» **Exercise requirements**: Every line of the data must be copied exactly.

» **Given data**:
>> Start

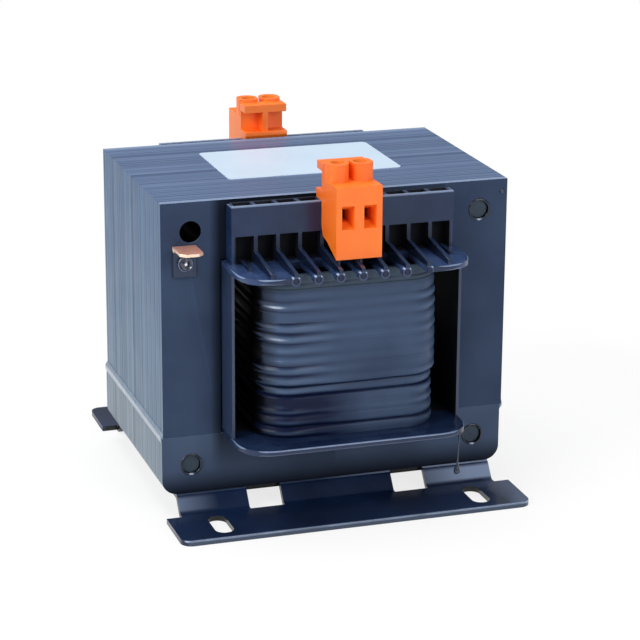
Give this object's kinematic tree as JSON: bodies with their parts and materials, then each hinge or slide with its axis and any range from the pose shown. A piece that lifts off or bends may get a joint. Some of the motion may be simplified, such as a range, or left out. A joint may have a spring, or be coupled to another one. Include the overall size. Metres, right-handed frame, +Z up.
{
  "type": "mains transformer",
  "caption": "Single-phase mains transformer with a laminated core, varnished coil, screw clamp blocks front and back, and slotted sheet feet for screwing down.",
  "frame": {"origin": "on the mounting surface, under the middle of the core", "axes": "+X to the right along the front face with the earth tab, +Y to the back, +Z up"},
  "size_m": [0.0974, 0.1084, 0.096],
  "materials": {
    "core_e_finish": "laminated edges under blue-grey varnish",
    "core_i_finish": "laminated edges under blue-grey varnish",
    "seam_finish": "glossy varnish over the weld",
    "pin_finish": "satin varnish",
    "foot_finish": "satin varnished sheet",
    "bobbin_finish": "moulded, varnished",
    "liner_finish": "varnished sheet",
    "winding_copper": "enamelled copper wire, packed",
    "insulation_film": "film",
    "wrap_finish": "varnished film over thick turns",
    "lead_finish": "varnished wire",
    "housing_plastic": "moulded, orange",
    "screw_metal": "zinc plated",
    "cage_metal": "plated steel",
    "strip_metal": "tinned brass",
    "tab_metal": "copper coloured",
    "rivet_metal": "varnished steel",
    "label_face": "white, bare"
  },
  "bodies": {
    "root": {"core_e_stack": "core_e_finish", "core_i_stack": "core_i_finish", "core_weld_seams": "seam_finish", "corner_pins": "pin_finish", "front_foot": "foot_finish", "rear_foot": "foot_finish", "foot_welds": "seam_finish", "bobbin": "bobbin_finish", "left_liner": "liner_finish", "right_liner": "liner_finish", "primary_winding": "winding_copper", "interlayer_insulation": "insulation_film", "secondary_winding": "winding_copper", "coil_wrap": "wrap_finish", "primary_leads": "lead_finish", "secondary_leads": "lead_finish", "front_terminal_housing": "housing_plastic", "rear_terminal_housing": "housing_plastic", "front_terminal_screws": "screw_metal", "rear_terminal_screws": "screw_metal", "front_clamp_cages": "cage_metal", "rear_clamp_cages": "cage_metal", "front_contact_strips": "strip_metal", "rear_contact_strips": "strip_metal", "earth_tab": "tab_metal", "earth_rivet": "rivet_metal", "rating_label": "label_face"}
  },
  "joints": []
}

>> End

» **Output for this task**:
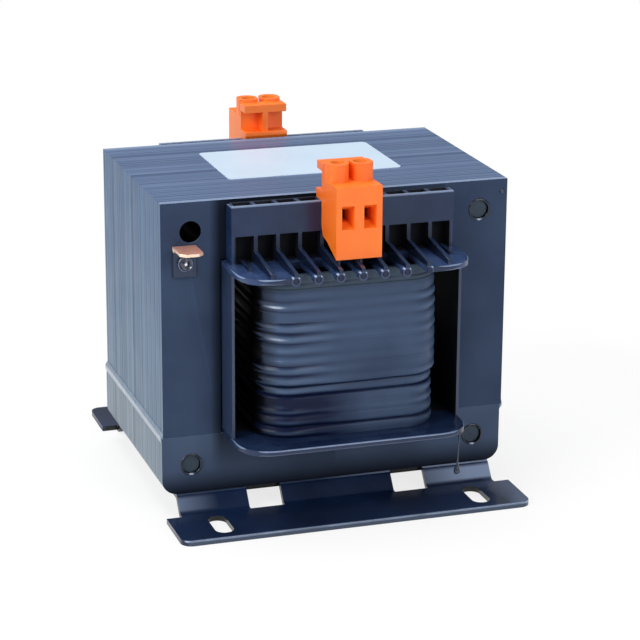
Give this object's kinematic tree as JSON: bodies with their parts and materials, then each hinge or slide with its axis and any range from the pose shown. A piece that lifts off or bends may get a joint. Some of the motion may be simplified, such as a range, or left out. A joint may have a spring, or be coupled to another one. Include the overall size. Metres, right-handed frame, +Z up.
{
  "type": "mains transformer",
  "caption": "Single-phase mains transformer with a laminated core, varnished coil, screw clamp blocks front and back, and slotted sheet feet for screwing down.",
  "frame": {"origin": "on the mounting surface, under the middle of the core", "axes": "+X to the right along the front face with the earth tab, +Y to the back, +Z up"},
  "size_m": [0.0974, 0.1084, 0.096],
  "materials": {
    "core_e_finish": "laminated edges under blue-grey varnish",
    "core_i_finish": "laminated edges under blue-grey varnish",
    "seam_finish": "glossy varnish over the weld",
    "pin_finish": "satin varnish",
    "foot_finish": "satin varnished sheet",
    "bobbin_finish": "moulded, varnished",
    "liner_finish": "varnished sheet",
    "winding_copper": "enamelled copper wire, packed",
    "insulation_film": "film",
    "wrap_finish": "varnished film over thick turns",
    "lead_finish": "varnished wire",
    "housing_plastic": "moulded, orange",
    "screw_metal": "zinc plated",
    "cage_metal": "plated steel",
    "strip_metal": "tinned brass",
    "tab_metal": "copper coloured",
    "rivet_metal": "varnished steel",
    "label_face": "white, bare"
  },
  "bodies": {
    "root": {"core_e_stack": "core_e_finish", "core_i_stack": "core_i_finish", "core_weld_seams": "seam_finish", "corner_pins": "pin_finish", "front_foot": "foot_finish", "rear_foot": "foot_finish", "foot_welds": "seam_finish", "bobbin": "bobbin_finish", "left_liner": "liner_finish", "right_liner": "liner_finish", "primary_winding": "winding_copper", "interlayer_insulation": "insulation_film", "secondary_winding": "winding_copper", "coil_wrap": "wrap_finish", "primary_leads": "lead_finish", "secondary_leads": "lead_finish", "front_terminal_housing": "housing_plastic", "rear_terminal_housing": "housing_plastic", "front_terminal_screws": "screw_metal", "rear_terminal_screws": "screw_metal", "front_clamp_cages": "cage_metal", "rear_clamp_cages": "cage_metal", "front_contact_strips": "strip_metal", "rear_contact_strips": "strip_metal", "earth_tab": "tab_metal", "earth_rivet": "rivet_metal", "rating_label": "label_face"}
  },
  "joints": []
}